In patriarchal culture, LGBT people are an “Other” that is exiled by the hetero-normative community. This exile causes stigma and discrimination. The prevalent view in the community, of LGBT people as unnatural and in contradiction to many religious values, contributes to the pervasiveness of homophobia and discrimination against LGBT people. In Indonesia, the situation is getting worse because of the absence of legal frameworks to protect LGBT people; this is a weakness in the Indonesian State’s approach to protecting LGBT people. The problem is made worse by the failure of the government to respond to the ongoing stigma and discrimination experienced by LGBT people.
Article 27 section (1) of the Indonesian Constitution states that every citizen has equal standing before the law. Therefore, legal protections apply to all citizens, including LGBT people. The principle of non-discrimination is also found in Article 28I section (2). The Constitution, laws and regulations of Indonesia make no express mention of discrimination based on identity or sexual orientation, however, the Indonesian State still has a responsibility to protect all citizens from discrimination that infringes on their human rights; this includes LGBT people. Indonesia has an ongoing responsibility to defend human rights and hold firm to the principles of equality and non-discrimination in accordance with the commitment it made when it ratified International Conventions such as the International Covenant on Civil and Political Rights, the International Covenant on Economic, Social, and Culture, the Convention on The Elimination of All Forms of Discrimination against Women, and other international agreements that guarantee protection of basic human rights. Based on those conventions, Indonesia has three basic responsibilities: to protect, respect and fulfill the right of all communities in Indonesia, especially those who are vulnerable and marginal.
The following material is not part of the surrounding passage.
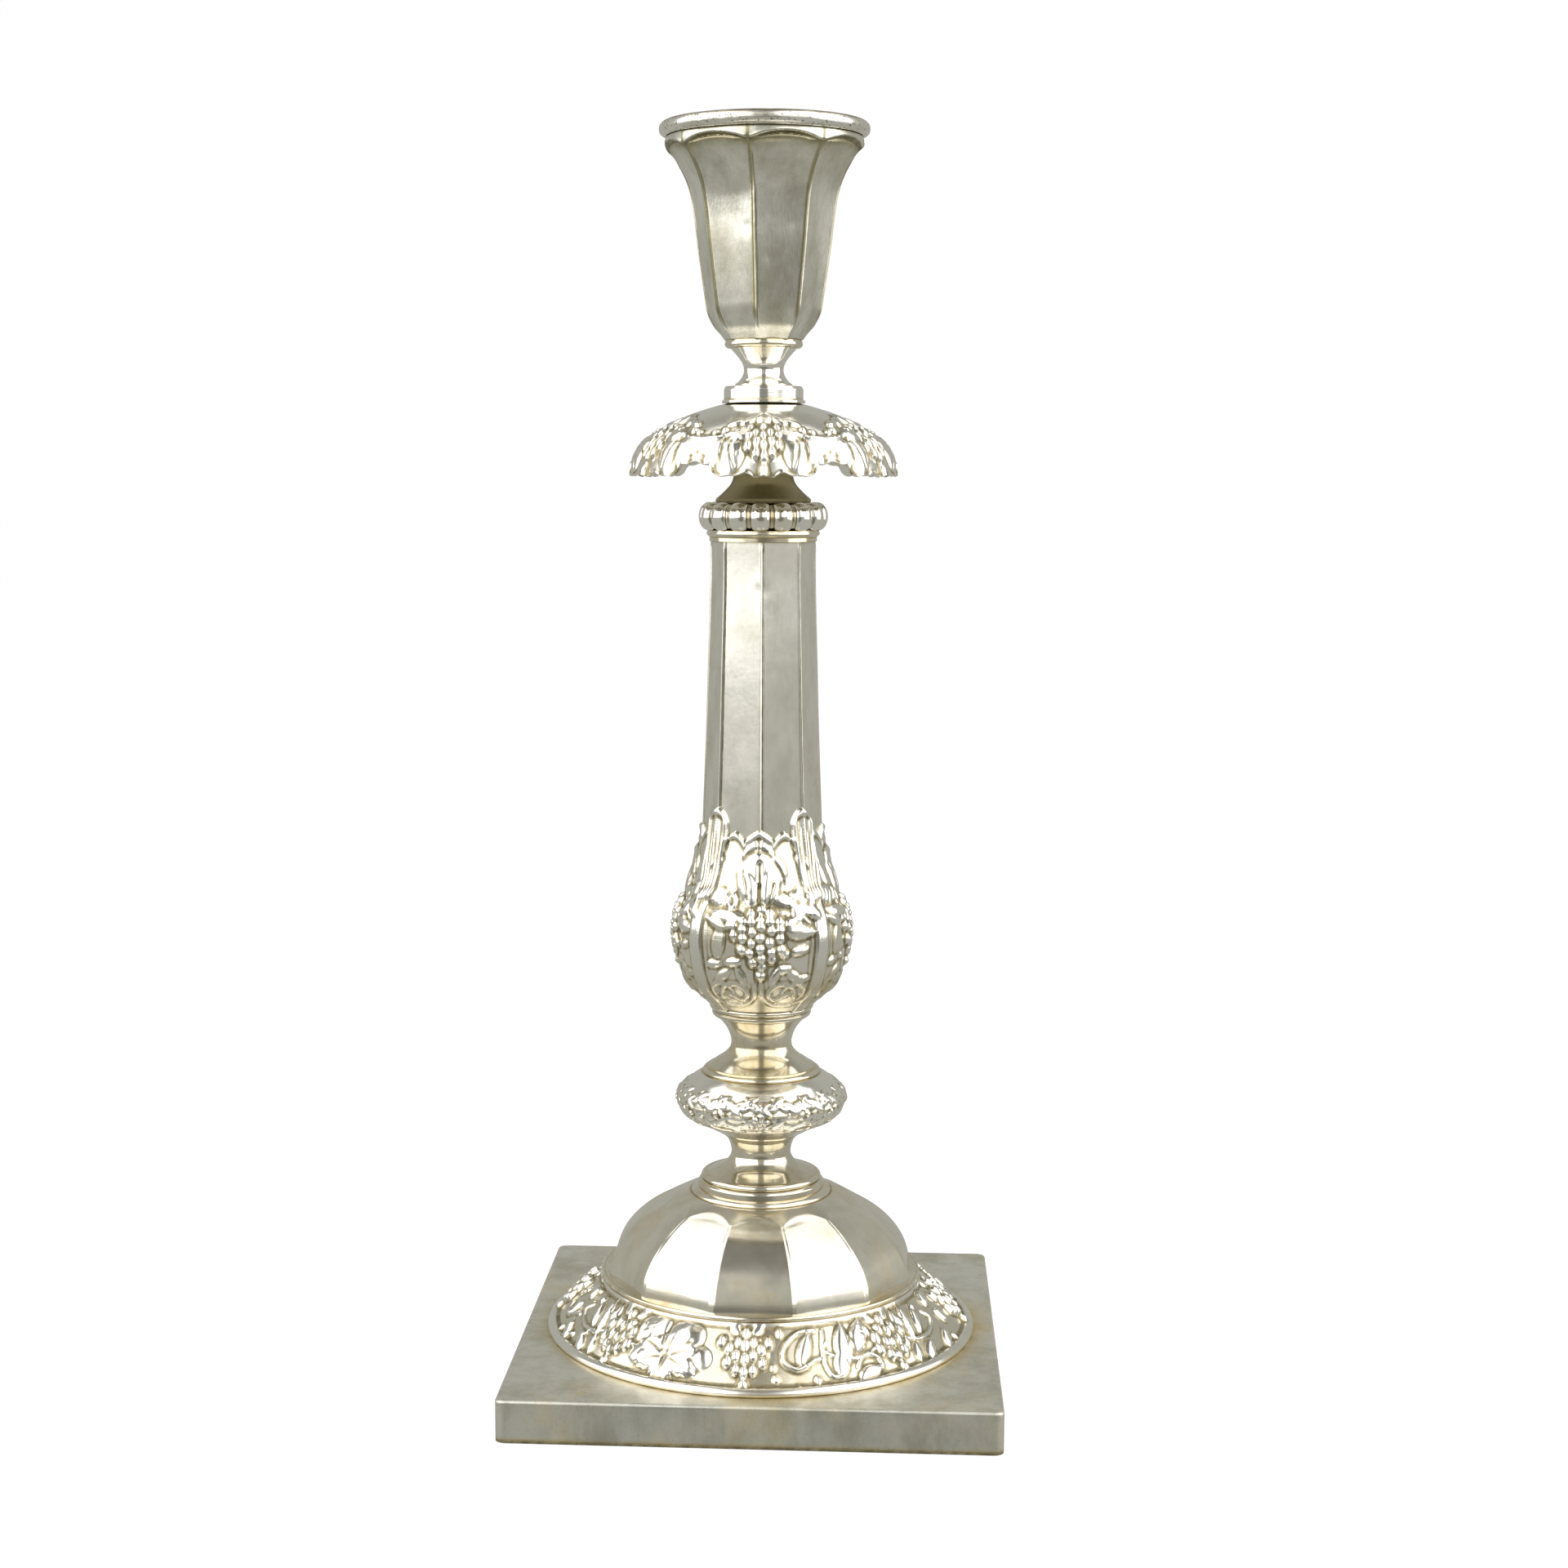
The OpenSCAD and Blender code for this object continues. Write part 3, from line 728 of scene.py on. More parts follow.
def make_turned(look):
    """Collars, spools, bands and beads between the stamped pieces. Each row gives a node, its
    finish, the radius of its hole and the spacing of its outline's points in mm."""
    socket = ("socket_flange", "socket_neck", "cup_base_ring")
    seam_r, wire_r = 41.1, 0.65
    seam = [(seam_r + wire_r + wire_r * math.cos(a), wire_r + wire_r * math.sin(a))
            for a in np.radians(np.arange(-90, 91, 15))]
    collar = join([(16.6, 0), (16.6, 1.5), (16.1, 2)],
                  smooth([(15.5, 2.2), (15.9, 2.8), (15.5, 3.5), (14.8, 3.7)]))
    lower_spool = smooth([(14.3, 0), (12.2, 0.9), (10.1, 2), (8.6, 3.5), (7.9, 5.2), (8.1, 7.2),
                          (8.9, 9.2), (10.2, 10.6), (10.8, 11.4)])
    knop_ring = smooth([(15.2, 0), (15.6, 0.5), (15.2, 1.1), (14.6, 1.3), (14.3, 1.8)])
    upper_spool = smooth([(14, 0), (12.1, 1.4), (9.9, 2.9), (8.4, 4.6), (8, 6.4), (8.4, 8.4),
                          (9.4, 10.5), (10.9, 12.4), (11.9, 13.4)])
    foot_band = join(smooth([(12.3, 0), (12.9, 0.5), (13.1, 1.2)]), [(12.8, 1.5), (12.8, 1.8)],
                     smooth([(13.3, 2), (13.7, 2.7), (13.4, 3.4)]))
    top_band = join([(13.9, 0), (13.9, 0.9)], smooth([(13.9, 1.1), (14.6, 1.8), (14.4, 2.8)]))
    cap = join([(12.1, 0), (12.4, 0.5), (12.1, 1.2)],
               smooth([(11.6, 1.5), (9.6, 3.4), (8.2, 5.2), (7.5, 8), (7.4, 12), (7.9, 16.5),
                       (8.8, 20.5), (9.7, 23)]), [(9.9, 23.5), (9.9, 24.4)])
    flange = join([(10.7, 0), (10.7, 0.6), (10.35, 0.75), (10.2, 1.0), (10.2, 3.4), (10.05, 3.7)],
                  [(9.8, 4.2)])
    neck = smooth([(7.1, 0), (7.4, 0.5), (6.3, 1.4), (5.3, 3), (5.1, 4.6), (5.8, 6.4),
                   (7.2, 8.2), (8.6, 9.7)])
    base_ring = smooth([(9.3, 0), (9.9, 0.5), (10, 1.2), (9.7, 2)])
    for name, finish, hole, spacing, outline in (
            ("dome_seam_ring", "turned", 39.4, 0.2, seam),
            ("dome_collar", "turned", 3.0, 0.2, collar),
            ("lower_spool", "turned", 3.0, 0.3, lower_spool),
            ("knop_ring", "turned", 3.0, 0.12, knop_ring),
            ("upper_spool", "turned", 3.0, 0.3, upper_spool),
            ("column_foot_band", "turned", 3.0, 0.12, foot_band),
            ("column_top_band", "turned", 9.0, 0.12, top_band),
            ("column_cap", "dark", 7.1, 0.3, cap),
            ("socket_flange", "bright", 4.0, 0.12, flange),
            ("socket_neck", "bright", 4.0, 0.3, neck),
            ("cup_base_ring", "turned", 2.0, 0.12, base_ring)):
        body = "socket" if name in socket else "candlestick"
        turned_piece(name, outline, body, look[finish], hole, spacing)


# ---- plinth

def rounded_square(half, corner, level, count):
    """A closed loop of points round a square with rounded corners, at even angles from the
    front left corner."""
    straight = half - corner
    quarter = [(math.cos(a), math.sin(a)) for a in np.radians(np.linspace(0, 90, 9))]
    points = []
    for k in range(4):
        c, s = math.cos(k * math.pi / 2), math.sin(k * math.pi / 2)
        for x, y in quarter:
            u, v = straight + corner * x, straight + corner * y
            points.append((c * u - s * v, s * u + c * v))
    points = np.array(points + points[:1])
    turns = np.unwrap(np.arctan2(points[:, 1], points[:, 0]))
    wanted = np.radians(-135 + 360 * np.arange(count) / count)
    wanted = (wanted - turns[0]) % (2 * math.pi) + turns[0]
    loop = np.column_stack([np.interp(wanted, turns, points[:, k]) for k in (0, 1)])
    return np.column_stack([loop, np.full(count, level)])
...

Unfortunately, equality and human rights protection for LGBT people in Indonesia is still far from meeting expectations. Stigma, homophobia and discrimination are still the main problems for LGBT people. Therefore, Community Legal Aid Institute (LBH Masyarakat) decided to undertake monitoring and documentation of stigma and discrimination against LGBT people in the Indonesian press over the course of 2016. It is hoped that the results of monitoring and documentation will be used as reference material and for advocacy in order that we can move beyond stigma and discrimination against LGBT people in Indonesia.